Какой стыд! Вероятно, я очень устал от полетов. Но как быть, если и прекратить их нет сил?
– Кажется, это предсмертная записка, Арсеньев.
– Было бы жаль, неплохой фотограф. Снимал довольно резко.
В это время круглая тень медленно проскользила по нашему лагерю. Задрав головы, мы увидели глаз объектива, торчащий из гондолы. Мы тотчас заняли позы. (Ни Чехова, ни Набокова с собой не было.) Я поднял двадцатиграммового язя, а Арсеньев – отечественную надувную лодку, свидетельствующую, что мы тоже любим родину, и застыли на мгновение. Для истории. Точнее, для других историй.
– А что, – сказал Всеволод Михайлович, – тут ивняка полно, а сплести корзину – пустяк… И летай!
Беседы с Родзянко
Впервые я увидел его на православной Пасхе в Иерусалиме. Русский епископ Василий Родзянко. Человек честной судьбы. С семьей он после октябрьского переворота был вывезен ребенком из Елизаветградской губернии за рубеж Российской империи, сформировался и вырос в эмигрантской среде, принял сан, стал приходским священником в Сербии, где спас целую деревню от немцев, попал в титовские застенки, работал на Би-би-си, просветляя наши сумрачные умы, возглавлял приход в Вашингтоне, писал книги, читал лекции, жил по совести.
Тогда в Иерусалиме я только что и успел представиться ему, чтобы, может быть, потом на правах знакомого сказать: «Мы с вами, владыко, встречались у дверей Гроба Господня».

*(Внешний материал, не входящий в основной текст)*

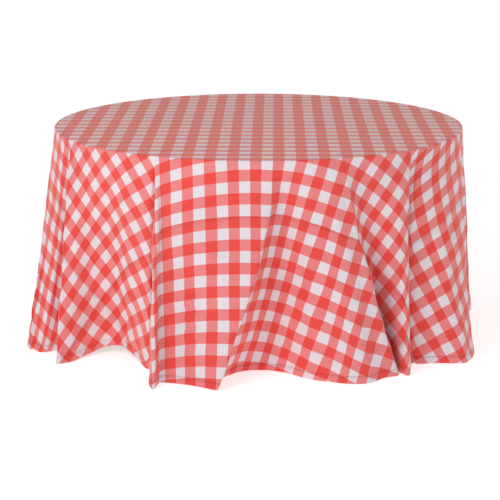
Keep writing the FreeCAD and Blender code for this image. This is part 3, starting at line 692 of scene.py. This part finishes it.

Спустя некоторое время я действительно произнес эту фразу в Сергиево-Посадской лавре, где гостил Родзянко. А вслед за ней задал несколько вопросов, которые меня волновали.
О примере и свободе
– Может ли чужая жизнь быть примером?
– Я думаю, это очень тонкий вопрос, потому что человек, который ищет примера, и тот, в котором он ищет, должны лично соответствовать друг другу.
– А может ли человек вообще хотеть быть примером?
– Если он будет ставить такую задачу, то провалится. У него ничего не выйдет. Это происходит само собой. Все мы в какой-то степени оказываемся примером. Отец – для детей. Он знает, что должен быть на высоте, если хочет воспитать хорошего сына. То же и в широкой жизни. Будь то полковник в армии или священник на своем приходе.
– Но возможно ли человеку определить, удалась ему жизнь или нет?
– На это нелегко ответить, поскольку речь идет о судьбе. Иногда мы ее воспринимаем как фатум, предопределение. Само слово «судьба»…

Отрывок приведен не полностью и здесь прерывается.